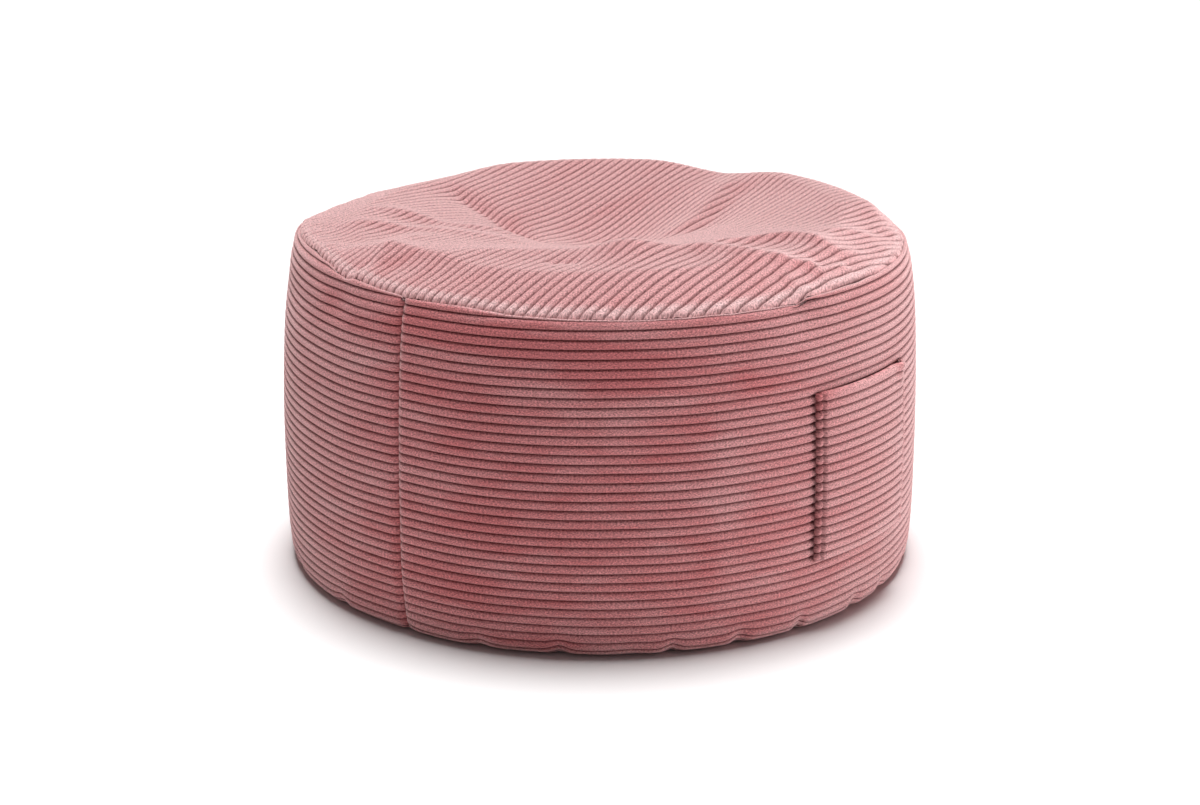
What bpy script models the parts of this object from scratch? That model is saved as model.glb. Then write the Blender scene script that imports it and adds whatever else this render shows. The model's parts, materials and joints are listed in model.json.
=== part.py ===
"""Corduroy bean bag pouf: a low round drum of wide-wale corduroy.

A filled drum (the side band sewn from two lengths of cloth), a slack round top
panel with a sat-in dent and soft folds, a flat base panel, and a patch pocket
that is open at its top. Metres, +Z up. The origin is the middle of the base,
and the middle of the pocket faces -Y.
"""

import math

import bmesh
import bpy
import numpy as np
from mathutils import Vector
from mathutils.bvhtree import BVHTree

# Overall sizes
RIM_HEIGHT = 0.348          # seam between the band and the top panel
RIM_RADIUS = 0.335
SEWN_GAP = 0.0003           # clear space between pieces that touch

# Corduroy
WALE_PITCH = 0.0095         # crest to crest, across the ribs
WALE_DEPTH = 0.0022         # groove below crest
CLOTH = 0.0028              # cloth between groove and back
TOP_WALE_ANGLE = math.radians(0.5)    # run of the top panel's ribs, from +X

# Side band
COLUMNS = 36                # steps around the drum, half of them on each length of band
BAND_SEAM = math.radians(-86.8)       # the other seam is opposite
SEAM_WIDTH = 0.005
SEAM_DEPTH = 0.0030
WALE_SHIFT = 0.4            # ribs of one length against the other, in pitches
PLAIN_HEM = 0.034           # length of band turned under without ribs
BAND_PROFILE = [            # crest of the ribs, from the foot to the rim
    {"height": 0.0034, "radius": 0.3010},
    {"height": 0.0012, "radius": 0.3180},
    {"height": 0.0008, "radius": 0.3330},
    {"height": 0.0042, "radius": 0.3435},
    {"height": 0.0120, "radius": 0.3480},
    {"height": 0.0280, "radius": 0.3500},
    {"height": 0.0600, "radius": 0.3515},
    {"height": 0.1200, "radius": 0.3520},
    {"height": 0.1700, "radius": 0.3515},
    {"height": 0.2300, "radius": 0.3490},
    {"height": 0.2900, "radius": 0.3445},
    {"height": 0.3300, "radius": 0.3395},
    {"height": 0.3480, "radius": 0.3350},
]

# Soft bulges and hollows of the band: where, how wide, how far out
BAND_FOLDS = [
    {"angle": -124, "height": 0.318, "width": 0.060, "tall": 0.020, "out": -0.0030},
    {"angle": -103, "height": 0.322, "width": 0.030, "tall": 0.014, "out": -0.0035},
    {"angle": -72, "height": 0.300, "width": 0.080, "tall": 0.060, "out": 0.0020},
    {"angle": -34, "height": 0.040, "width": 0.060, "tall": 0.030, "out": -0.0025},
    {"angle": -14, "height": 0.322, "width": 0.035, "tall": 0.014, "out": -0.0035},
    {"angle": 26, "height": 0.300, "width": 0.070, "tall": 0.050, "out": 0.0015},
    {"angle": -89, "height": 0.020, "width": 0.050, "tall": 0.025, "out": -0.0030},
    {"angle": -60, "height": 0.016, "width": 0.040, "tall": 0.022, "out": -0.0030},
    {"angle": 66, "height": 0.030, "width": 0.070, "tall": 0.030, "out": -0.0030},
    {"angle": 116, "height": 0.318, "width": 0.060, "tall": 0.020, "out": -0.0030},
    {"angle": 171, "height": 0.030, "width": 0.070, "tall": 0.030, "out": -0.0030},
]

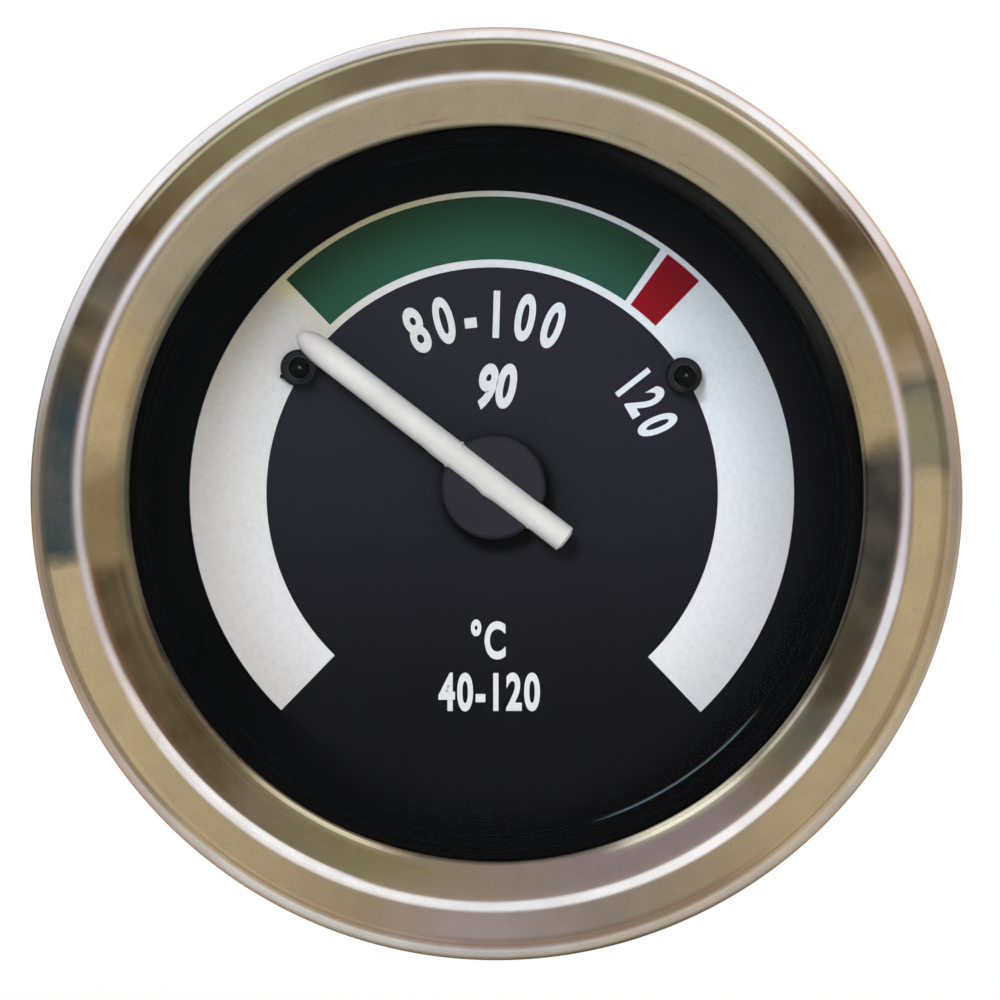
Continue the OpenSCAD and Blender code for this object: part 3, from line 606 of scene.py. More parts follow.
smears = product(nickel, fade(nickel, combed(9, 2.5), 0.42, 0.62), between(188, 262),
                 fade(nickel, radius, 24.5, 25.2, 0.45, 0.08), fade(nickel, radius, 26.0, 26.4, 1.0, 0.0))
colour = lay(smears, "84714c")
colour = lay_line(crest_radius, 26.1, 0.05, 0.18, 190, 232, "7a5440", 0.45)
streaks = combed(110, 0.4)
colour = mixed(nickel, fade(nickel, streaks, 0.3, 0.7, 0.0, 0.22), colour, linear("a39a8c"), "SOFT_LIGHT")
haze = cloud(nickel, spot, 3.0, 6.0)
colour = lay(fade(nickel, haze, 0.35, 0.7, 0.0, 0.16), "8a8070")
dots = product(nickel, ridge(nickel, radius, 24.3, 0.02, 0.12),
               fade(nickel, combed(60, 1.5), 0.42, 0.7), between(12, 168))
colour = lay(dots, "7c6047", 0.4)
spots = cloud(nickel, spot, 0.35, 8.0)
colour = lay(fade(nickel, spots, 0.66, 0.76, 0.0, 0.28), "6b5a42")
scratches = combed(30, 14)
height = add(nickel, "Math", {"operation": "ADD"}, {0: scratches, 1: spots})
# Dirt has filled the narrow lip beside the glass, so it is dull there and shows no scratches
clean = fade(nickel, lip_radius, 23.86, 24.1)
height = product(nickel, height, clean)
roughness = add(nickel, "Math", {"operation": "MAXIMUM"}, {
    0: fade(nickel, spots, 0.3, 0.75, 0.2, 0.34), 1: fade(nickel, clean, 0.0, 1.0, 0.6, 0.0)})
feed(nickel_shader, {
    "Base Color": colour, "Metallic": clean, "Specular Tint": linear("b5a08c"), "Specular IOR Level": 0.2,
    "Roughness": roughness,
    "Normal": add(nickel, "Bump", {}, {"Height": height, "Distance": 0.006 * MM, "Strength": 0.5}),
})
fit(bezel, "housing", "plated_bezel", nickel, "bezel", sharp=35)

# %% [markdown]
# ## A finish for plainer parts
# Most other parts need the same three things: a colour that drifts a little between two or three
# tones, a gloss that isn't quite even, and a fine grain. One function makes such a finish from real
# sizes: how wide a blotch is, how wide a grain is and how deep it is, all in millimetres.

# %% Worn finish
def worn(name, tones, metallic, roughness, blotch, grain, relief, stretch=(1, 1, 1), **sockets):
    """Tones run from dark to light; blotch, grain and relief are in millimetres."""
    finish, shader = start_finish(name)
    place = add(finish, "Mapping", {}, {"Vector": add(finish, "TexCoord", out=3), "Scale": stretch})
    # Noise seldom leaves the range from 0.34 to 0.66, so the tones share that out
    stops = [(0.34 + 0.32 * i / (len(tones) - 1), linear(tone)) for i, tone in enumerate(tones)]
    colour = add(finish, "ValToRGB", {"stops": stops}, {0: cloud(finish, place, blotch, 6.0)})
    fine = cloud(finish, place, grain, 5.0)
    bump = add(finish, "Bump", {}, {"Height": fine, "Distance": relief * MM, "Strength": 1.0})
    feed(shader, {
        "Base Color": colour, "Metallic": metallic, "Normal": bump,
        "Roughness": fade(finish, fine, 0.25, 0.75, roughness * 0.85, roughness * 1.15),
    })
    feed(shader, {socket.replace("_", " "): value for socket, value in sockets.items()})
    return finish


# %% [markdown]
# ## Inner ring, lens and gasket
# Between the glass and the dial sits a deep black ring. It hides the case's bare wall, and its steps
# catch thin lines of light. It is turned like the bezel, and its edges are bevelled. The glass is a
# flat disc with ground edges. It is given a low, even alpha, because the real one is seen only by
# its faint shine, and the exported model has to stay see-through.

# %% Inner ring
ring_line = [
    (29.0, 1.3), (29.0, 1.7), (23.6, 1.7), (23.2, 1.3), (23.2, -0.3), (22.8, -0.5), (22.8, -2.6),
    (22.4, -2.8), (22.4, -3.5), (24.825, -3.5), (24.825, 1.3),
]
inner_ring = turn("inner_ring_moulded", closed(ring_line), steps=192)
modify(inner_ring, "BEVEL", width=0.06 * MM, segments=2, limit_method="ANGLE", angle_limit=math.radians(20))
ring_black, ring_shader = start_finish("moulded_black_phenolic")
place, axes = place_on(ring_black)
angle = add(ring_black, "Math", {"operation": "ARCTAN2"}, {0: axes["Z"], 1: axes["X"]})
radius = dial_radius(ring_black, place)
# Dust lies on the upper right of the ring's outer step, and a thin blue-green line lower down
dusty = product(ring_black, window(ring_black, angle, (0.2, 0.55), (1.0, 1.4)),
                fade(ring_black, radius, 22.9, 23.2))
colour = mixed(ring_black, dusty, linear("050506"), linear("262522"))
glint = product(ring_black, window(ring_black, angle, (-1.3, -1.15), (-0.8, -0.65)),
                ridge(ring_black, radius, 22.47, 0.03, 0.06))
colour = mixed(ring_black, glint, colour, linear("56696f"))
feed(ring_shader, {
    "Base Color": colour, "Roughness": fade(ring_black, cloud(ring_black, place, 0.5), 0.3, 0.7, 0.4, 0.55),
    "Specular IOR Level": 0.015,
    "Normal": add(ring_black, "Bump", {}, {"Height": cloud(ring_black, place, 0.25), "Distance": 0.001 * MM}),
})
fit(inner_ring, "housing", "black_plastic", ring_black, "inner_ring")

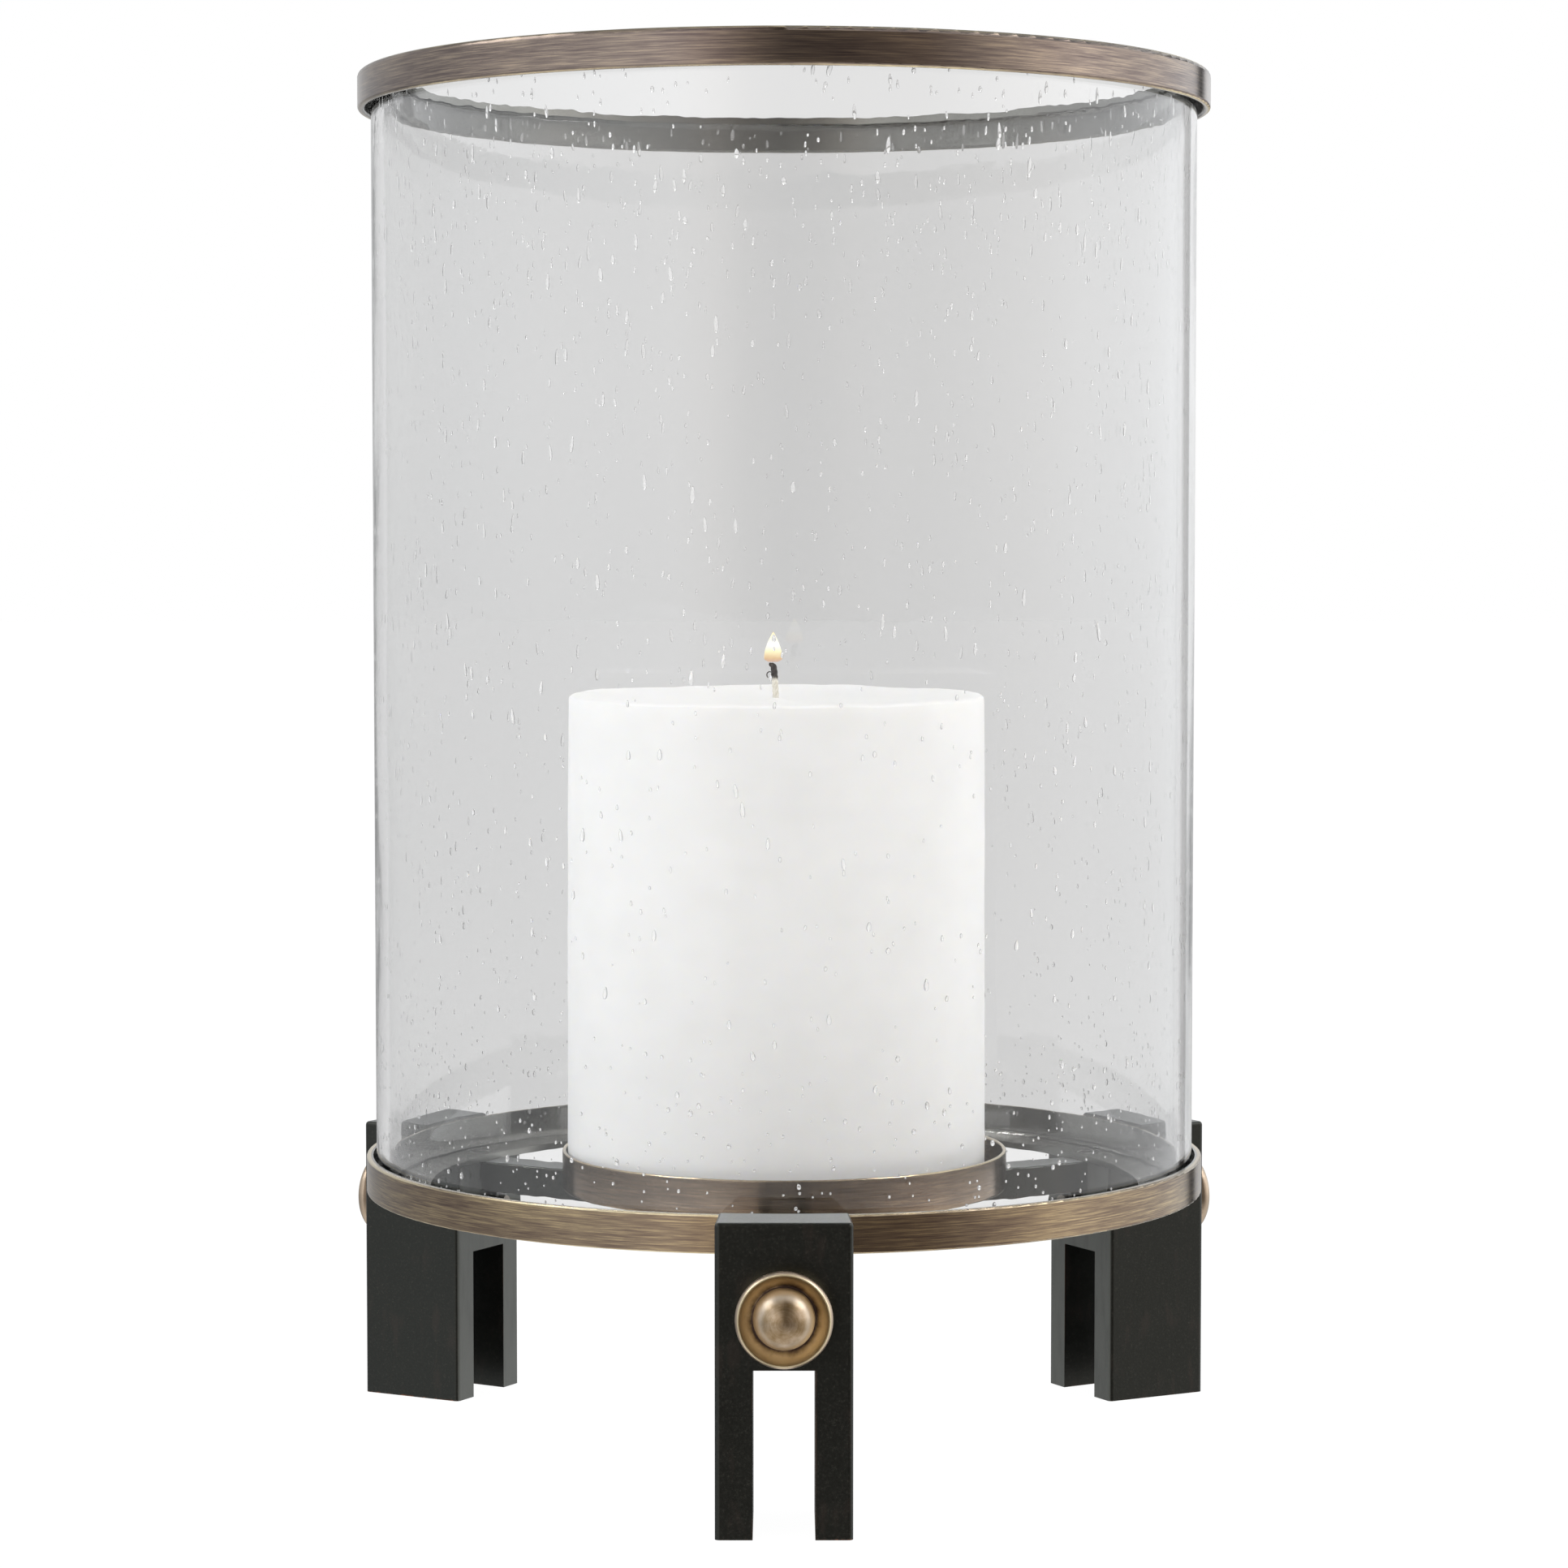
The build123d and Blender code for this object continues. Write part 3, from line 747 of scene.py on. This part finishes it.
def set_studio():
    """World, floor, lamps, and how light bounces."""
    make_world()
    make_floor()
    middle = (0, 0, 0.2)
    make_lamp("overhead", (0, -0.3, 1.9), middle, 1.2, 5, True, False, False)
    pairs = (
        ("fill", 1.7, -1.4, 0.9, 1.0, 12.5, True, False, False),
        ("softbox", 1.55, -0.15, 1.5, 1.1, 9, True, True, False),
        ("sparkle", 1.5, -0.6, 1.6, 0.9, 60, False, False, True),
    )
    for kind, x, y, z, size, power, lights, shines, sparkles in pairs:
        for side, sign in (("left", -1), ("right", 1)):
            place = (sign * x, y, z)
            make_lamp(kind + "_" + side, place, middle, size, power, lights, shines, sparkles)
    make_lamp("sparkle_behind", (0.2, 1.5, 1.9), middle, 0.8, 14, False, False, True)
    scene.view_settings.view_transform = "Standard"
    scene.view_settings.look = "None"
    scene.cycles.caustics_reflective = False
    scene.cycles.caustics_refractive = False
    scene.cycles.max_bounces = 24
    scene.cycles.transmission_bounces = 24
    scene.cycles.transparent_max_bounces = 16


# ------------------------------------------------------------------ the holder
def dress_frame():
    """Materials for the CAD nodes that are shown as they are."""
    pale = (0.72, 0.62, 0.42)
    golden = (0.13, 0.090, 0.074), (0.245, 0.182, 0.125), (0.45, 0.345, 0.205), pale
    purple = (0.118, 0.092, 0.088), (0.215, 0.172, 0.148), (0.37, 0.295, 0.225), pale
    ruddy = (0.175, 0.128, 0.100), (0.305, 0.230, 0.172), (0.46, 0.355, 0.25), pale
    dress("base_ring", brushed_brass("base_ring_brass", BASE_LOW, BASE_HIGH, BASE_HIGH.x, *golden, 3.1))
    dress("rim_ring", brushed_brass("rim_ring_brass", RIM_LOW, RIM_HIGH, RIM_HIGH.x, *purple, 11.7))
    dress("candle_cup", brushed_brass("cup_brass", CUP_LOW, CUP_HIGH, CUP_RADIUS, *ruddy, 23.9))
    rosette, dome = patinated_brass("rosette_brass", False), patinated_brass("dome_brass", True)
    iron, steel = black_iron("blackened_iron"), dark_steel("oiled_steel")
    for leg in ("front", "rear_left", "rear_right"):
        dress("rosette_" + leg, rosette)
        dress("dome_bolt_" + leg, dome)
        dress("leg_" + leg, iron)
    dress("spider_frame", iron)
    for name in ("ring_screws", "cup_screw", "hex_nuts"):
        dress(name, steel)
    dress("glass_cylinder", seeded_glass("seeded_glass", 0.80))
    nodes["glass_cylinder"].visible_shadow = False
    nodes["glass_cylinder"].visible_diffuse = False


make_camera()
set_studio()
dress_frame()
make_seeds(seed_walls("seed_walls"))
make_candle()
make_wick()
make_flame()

■ **Instructions to follow**: Output only the lines from the top of the entries through the one holding "of wide-wale corduroy.", copied exactly.

■ **Reply to the exercise**:
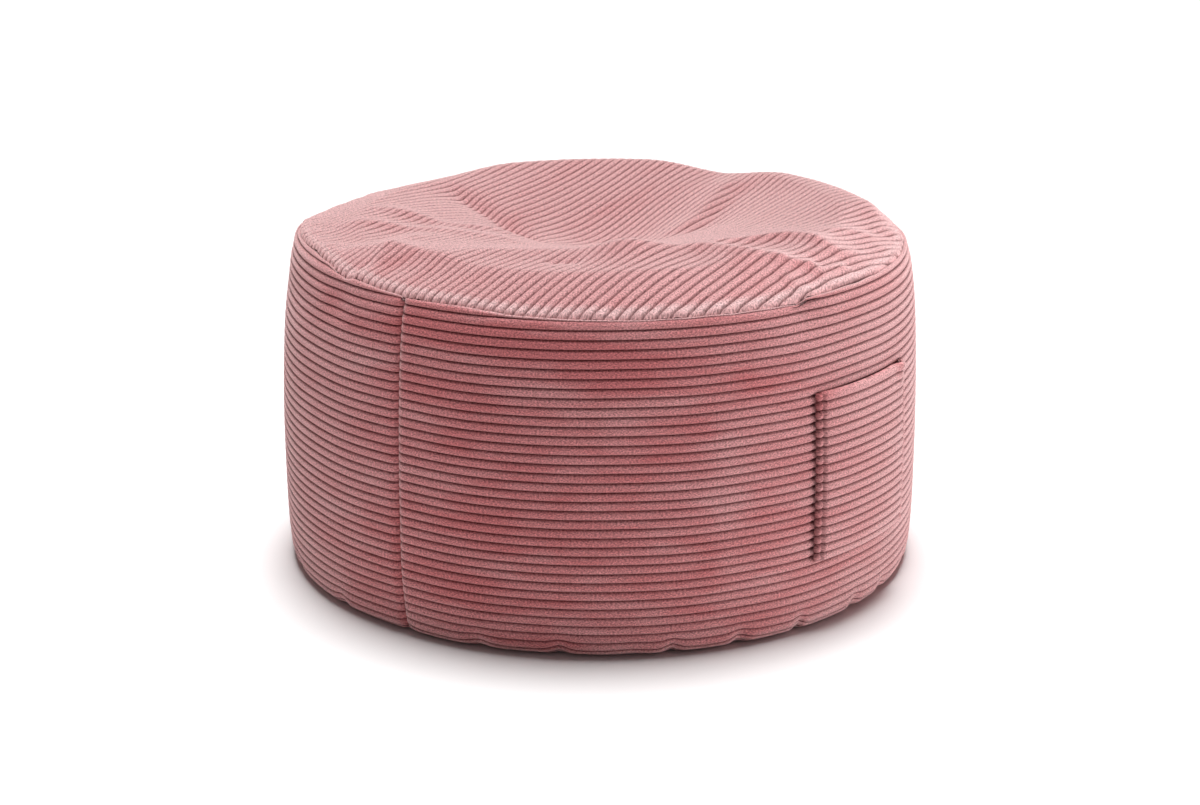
What bpy script models the parts of this object from scratch? That model is saved as model.glb. Then write the Blender scene script that imports it and adds whatever else this render shows. The model's parts, materials and joints are listed in model.json.
=== part.py ===
"""Corduroy bean bag pouf: a low round drum of wide-wale corduroy.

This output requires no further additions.